━━━ Provided material ━━━
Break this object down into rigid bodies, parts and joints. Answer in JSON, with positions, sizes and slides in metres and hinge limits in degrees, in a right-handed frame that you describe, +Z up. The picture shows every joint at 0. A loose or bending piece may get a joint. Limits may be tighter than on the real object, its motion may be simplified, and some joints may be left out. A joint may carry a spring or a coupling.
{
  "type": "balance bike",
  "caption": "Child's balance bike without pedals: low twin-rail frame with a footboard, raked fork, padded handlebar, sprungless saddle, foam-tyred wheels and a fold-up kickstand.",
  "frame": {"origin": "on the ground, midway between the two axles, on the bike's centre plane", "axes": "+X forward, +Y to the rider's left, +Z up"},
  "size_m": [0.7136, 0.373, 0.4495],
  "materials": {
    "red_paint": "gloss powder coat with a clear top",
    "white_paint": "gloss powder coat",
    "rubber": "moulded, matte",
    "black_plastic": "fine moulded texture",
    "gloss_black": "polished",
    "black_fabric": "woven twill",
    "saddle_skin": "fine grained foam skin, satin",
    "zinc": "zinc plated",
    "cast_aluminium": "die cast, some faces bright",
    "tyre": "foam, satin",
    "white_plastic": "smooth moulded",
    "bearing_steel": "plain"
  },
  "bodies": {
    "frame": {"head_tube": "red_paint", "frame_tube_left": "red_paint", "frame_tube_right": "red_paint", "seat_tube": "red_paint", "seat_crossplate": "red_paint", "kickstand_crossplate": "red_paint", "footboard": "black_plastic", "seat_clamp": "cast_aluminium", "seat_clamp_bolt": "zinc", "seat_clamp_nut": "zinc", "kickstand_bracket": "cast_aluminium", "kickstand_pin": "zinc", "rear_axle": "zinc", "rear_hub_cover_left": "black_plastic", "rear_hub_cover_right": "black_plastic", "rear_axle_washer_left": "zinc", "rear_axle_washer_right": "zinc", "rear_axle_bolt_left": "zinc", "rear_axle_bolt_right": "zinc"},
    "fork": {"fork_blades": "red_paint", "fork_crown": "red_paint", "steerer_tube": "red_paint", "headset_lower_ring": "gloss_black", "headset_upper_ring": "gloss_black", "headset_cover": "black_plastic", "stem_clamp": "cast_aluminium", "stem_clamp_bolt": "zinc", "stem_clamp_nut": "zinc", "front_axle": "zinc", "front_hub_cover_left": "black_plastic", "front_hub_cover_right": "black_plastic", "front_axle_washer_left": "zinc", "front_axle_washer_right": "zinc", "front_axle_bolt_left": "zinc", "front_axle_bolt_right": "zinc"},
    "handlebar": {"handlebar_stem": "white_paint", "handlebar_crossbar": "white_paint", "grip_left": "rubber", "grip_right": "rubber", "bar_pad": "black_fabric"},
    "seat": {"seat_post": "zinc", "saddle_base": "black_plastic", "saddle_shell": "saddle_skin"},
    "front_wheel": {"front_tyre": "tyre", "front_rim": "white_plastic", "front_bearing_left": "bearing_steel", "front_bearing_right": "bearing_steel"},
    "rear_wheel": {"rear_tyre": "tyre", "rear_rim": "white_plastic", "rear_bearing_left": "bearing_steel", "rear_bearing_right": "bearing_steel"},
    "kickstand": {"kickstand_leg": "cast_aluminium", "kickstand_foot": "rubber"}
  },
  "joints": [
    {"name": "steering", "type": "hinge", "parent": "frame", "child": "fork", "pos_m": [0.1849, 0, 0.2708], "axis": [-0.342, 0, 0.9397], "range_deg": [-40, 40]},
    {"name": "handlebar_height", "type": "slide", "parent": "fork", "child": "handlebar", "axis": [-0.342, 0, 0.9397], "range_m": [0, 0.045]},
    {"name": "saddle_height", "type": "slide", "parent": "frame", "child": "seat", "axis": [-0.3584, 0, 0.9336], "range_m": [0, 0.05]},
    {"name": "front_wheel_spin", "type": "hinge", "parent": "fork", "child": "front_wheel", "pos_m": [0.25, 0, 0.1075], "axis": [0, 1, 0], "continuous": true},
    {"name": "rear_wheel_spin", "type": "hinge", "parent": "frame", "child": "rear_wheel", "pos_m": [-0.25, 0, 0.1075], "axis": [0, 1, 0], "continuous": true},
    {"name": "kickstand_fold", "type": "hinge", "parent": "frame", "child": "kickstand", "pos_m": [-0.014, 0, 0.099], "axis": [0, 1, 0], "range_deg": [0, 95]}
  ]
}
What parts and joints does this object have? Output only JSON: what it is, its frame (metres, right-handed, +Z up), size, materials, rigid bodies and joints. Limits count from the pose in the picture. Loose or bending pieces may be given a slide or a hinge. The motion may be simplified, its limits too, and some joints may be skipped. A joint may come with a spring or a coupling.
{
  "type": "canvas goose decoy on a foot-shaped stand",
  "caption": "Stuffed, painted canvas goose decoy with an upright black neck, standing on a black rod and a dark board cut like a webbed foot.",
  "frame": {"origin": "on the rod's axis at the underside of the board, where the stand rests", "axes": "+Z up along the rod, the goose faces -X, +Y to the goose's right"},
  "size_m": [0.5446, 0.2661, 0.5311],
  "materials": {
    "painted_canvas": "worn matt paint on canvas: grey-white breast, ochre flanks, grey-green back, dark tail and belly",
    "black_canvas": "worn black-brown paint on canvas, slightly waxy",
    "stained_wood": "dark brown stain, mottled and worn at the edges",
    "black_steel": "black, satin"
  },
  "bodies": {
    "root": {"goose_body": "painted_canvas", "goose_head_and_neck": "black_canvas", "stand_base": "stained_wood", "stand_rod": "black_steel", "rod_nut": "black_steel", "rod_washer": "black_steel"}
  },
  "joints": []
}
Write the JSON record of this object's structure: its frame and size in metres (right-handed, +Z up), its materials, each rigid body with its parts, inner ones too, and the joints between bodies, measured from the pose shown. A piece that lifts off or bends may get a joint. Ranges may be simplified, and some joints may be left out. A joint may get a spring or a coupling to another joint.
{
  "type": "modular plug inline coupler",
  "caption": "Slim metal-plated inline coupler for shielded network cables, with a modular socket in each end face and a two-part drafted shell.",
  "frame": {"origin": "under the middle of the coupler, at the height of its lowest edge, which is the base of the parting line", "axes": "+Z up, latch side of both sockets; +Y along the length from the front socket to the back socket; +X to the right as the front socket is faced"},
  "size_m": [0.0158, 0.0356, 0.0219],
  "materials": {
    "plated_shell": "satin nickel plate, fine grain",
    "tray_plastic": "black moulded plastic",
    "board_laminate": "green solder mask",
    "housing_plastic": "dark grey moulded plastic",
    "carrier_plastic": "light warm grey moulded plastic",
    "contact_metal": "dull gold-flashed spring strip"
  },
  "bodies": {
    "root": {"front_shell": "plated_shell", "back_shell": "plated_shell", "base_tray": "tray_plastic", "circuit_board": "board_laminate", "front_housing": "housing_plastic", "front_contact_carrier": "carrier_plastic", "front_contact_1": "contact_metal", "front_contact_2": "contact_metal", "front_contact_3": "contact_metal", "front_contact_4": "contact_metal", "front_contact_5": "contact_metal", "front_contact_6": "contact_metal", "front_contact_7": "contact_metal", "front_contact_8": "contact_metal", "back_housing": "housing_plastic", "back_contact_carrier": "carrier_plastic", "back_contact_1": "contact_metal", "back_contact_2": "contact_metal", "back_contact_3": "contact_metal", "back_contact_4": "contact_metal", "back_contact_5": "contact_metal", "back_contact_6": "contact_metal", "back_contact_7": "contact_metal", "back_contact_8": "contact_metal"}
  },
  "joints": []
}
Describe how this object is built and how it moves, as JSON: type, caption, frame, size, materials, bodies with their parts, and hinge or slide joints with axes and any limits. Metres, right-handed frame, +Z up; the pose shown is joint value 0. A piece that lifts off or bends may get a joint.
━━━
■ Requirements
Repeat each record exactly. Omit nothing.

■ Task output
Break this object down into rigid bodies, parts and joints. Answer in JSON, with positions, sizes and slides in metres and hinge limits in degrees, in a right-handed frame that you describe, +Z up. The picture shows every joint at 0. A loose or bending piece may get a joint. Limits may be tighter than on the real object, its motion may be simplified, and some joints may be left out. A joint may carry a spring or a coupling.
{
  "type": "balance bike",
  "caption": "Child's balance bike without pedals: low twin-rail frame with a footboard, raked fork, padded handlebar, sprungless saddle, foam-tyred wheels and a fold-up kickstand.",
  "frame": {"origin": "on the ground, midway between the two axles, on the bike's centre plane", "axes": "+X forward, +Y to the rider's left, +Z up"},
  "size_m": [0.7136, 0.373, 0.4495],
  "materials": {
    "red_paint": "gloss powder coat with a clear top",
    "white_paint": "gloss powder coat",
    "rubber": "moulded, matte",
    "black_plastic": "fine moulded texture",
    "gloss_black": "polished",
    "black_fabric": "woven twill",
    "saddle_skin": "fine grained foam skin, satin",
    "zinc": "zinc plated",
    "cast_aluminium": "die cast, some faces bright",
    "tyre": "foam, satin",
    "white_plastic": "smooth moulded",
    "bearing_steel": "plain"
  },
  "bodies": {
    "frame": {"head_tube": "red_paint", "frame_tube_left": "red_paint", "frame_tube_right": "red_paint", "seat_tube": "red_paint", "seat_crossplate": "red_paint", "kickstand_crossplate": "red_paint", "footboard": "black_plastic", "seat_clamp": "cast_aluminium", "seat_clamp_bolt": "zinc", "seat_clamp_nut": "zinc", "kickstand_bracket": "cast_aluminium", "kickstand_pin": "zinc", "rear_axle": "zinc", "rear_hub_cover_left": "black_plastic", "rear_hub_cover_right": "black_plastic", "rear_axle_washer_left": "zinc", "rear_axle_washer_right": "zinc", "rear_axle_bolt_left": "zinc", "rear_axle_bolt_right": "zinc"},
    "fork": {"fork_blades": "red_paint", "fork_crown": "red_paint", "steerer_tube": "red_paint", "headset_lower_ring": "gloss_black", "headset_upper_ring": "gloss_black", "headset_cover": "black_plastic", "stem_clamp": "cast_aluminium", "stem_clamp_bolt": "zinc", "stem_clamp_nut": "zinc", "front_axle": "zinc", "front_hub_cover_left": "black_plastic", "front_hub_cover_right": "black_plastic", "front_axle_washer_left": "zinc", "front_axle_washer_right": "zinc", "front_axle_bolt_left": "zinc", "front_axle_bolt_right": "zinc"},
    "handlebar": {"handlebar_stem": "white_paint", "handlebar_crossbar": "white_paint", "grip_left": "rubber", "grip_right": "rubber", "bar_pad": "black_fabric"},
    "seat": {"seat_post": "zinc", "saddle_base": "black_plastic", "saddle_shell": "saddle_skin"},
    "front_wheel": {"front_tyre": "tyre", "front_rim": "white_plastic", "front_bearing_left": "bearing_steel", "front_bearing_right": "bearing_steel"},
    "rear_wheel": {"rear_tyre": "tyre", "rear_rim": "white_plastic", "rear_bearing_left": "bearing_steel", "rear_bearing_right": "bearing_steel"},
    "kickstand": {"kickstand_leg": "cast_aluminium", "kickstand_foot": "rubber"}
  },
  "joints": [
    {"name": "steering", "type": "hinge", "parent": "frame", "child": "fork", "pos_m": [0.1849, 0, 0.2708], "axis": [-0.342, 0, 0.9397], "range_deg": [-40, 40]},
    {"name": "handlebar_height", "type": "slide", "parent": "fork", "child": "handlebar", "axis": [-0.342, 0, 0.9397], "range_m": [0, 0.045]},
    {"name": "saddle_height", "type": "slide", "parent": "frame", "child": "seat", "axis": [-0.3584, 0, 0.9336], "range_m": [0, 0.05]},
    {"name": "front_wheel_spin", "type": "hinge", "parent": "fork", "child": "front_wheel", "pos_m": [0.25, 0, 0.1075], "axis": [0, 1, 0], "continuous": true},
    {"name": "rear_wheel_spin", "type": "hinge", "parent": "frame", "child": "rear_wheel", "pos_m": [-0.25, 0, 0.1075], "axis": [0, 1, 0], "continuous": true},
    {"name": "kickstand_fold", "type": "hinge", "parent": "frame", "child": "kickstand", "pos_m": [-0.014, 0, 0.099], "axis": [0, 1, 0], "range_deg": [0, 95]}
  ]
}
What parts and joints does this object have? Output only JSON: what it is, its frame (metres, right-handed, +Z up), size, materials, rigid bodies and joints. Limits count from the pose in the picture. Loose or bending pieces may be given a slide or a hinge. The motion may be simplified, its limits too, and some joints may be skipped. A joint may come with a spring or a coupling.
{
  "type": "canvas goose decoy on a foot-shaped stand",
  "caption": "Stuffed, painted canvas goose decoy with an upright black neck, standing on a black rod and a dark board cut like a webbed foot.",
  "frame": {"origin": "on the rod's axis at the underside of the board, where the stand rests", "axes": "+Z up along the rod, the goose faces -X, +Y to the goose's right"},
  "size_m": [0.5446, 0.2661, 0.5311],
  "materials": {
    "painted_canvas": "worn matt paint on canvas: grey-white breast, ochre flanks, grey-green back, dark tail and belly",
    "black_canvas": "worn black-brown paint on canvas, slightly waxy",
    "stained_wood": "dark brown stain, mottled and worn at the edges",
    "black_steel": "black, satin"
  },
  "bodies": {
    "root": {"goose_body": "painted_canvas", "goose_head_and_neck": "black_canvas", "stand_base": "stained_wood", "stand_rod": "black_steel", "rod_nut": "black_steel", "rod_washer": "black_steel"}
  },
  "joints": []
}
Write the JSON record of this object's structure: its frame and size in metres (right-handed, +Z up), its materials, each rigid body with its parts, inner ones too, and the joints between bodies, measured from the pose shown. A piece that lifts off or bends may get a joint. Ranges may be simplified, and some joints may be left out. A joint may get a spring or a coupling to another joint.
{
  "type": "modular plug inline coupler",
  "caption": "Slim metal-plated inline coupler for shielded network cables, with a modular socket in each end face and a two-part drafted shell.",
  "frame": {"origin": "under the middle of the coupler, at the height of its lowest edge, which is the base of the parting line", "axes": "+Z up, latch side of both sockets; +Y along the length from the front socket to the back socket; +X to the right as the front socket is faced"},
  "size_m": [0.0158, 0.0356, 0.0219],
  "materials": {
    "plated_shell": "satin nickel plate, fine grain",
    "tray_plastic": "black moulded plastic",
    "board_laminate": "green solder mask",
    "housing_plastic": "dark grey moulded plastic",
    "carrier_plastic": "light warm grey moulded plastic",
    "contact_metal": "dull gold-flashed spring strip"
  },
  "bodies": {
    "root": {"front_shell": "plated_shell", "back_shell": "plated_shell", "base_tray": "tray_plastic", "circuit_board": "board_laminate", "front_housing": "housing_plastic", "front_contact_carrier": "carrier_plastic", "front_contact_1": "contact_metal", "front_contact_2": "contact_metal", "front_contact_3": "contact_metal", "front_contact_4": "contact_metal", "front_contact_5": "contact_metal", "front_contact_6": "contact_metal", "front_contact_7": "contact_metal", "front_contact_8": "contact_metal", "back_housing": "housing_plastic", "back_contact_carrier": "carrier_plastic", "back_contact_1": "contact_metal", "back_contact_2": "contact_metal", "back_contact_3": "contact_metal", "back_contact_4": "contact_metal", "back_contact_5": "contact_metal", "back_contact_6": "contact_metal", "back_contact_7": "contact_metal", "back_contact_8": "contact_metal"}
  },
  "joints": []
}
Describe how this object is built and how it moves, as JSON: type, caption, frame, size, materials, bodies with their parts, and hinge or slide joints with axes and any limits. Metres, right-handed frame, +Z up; the pose shown is joint value 0. A piece that lifts off or bends may get a joint.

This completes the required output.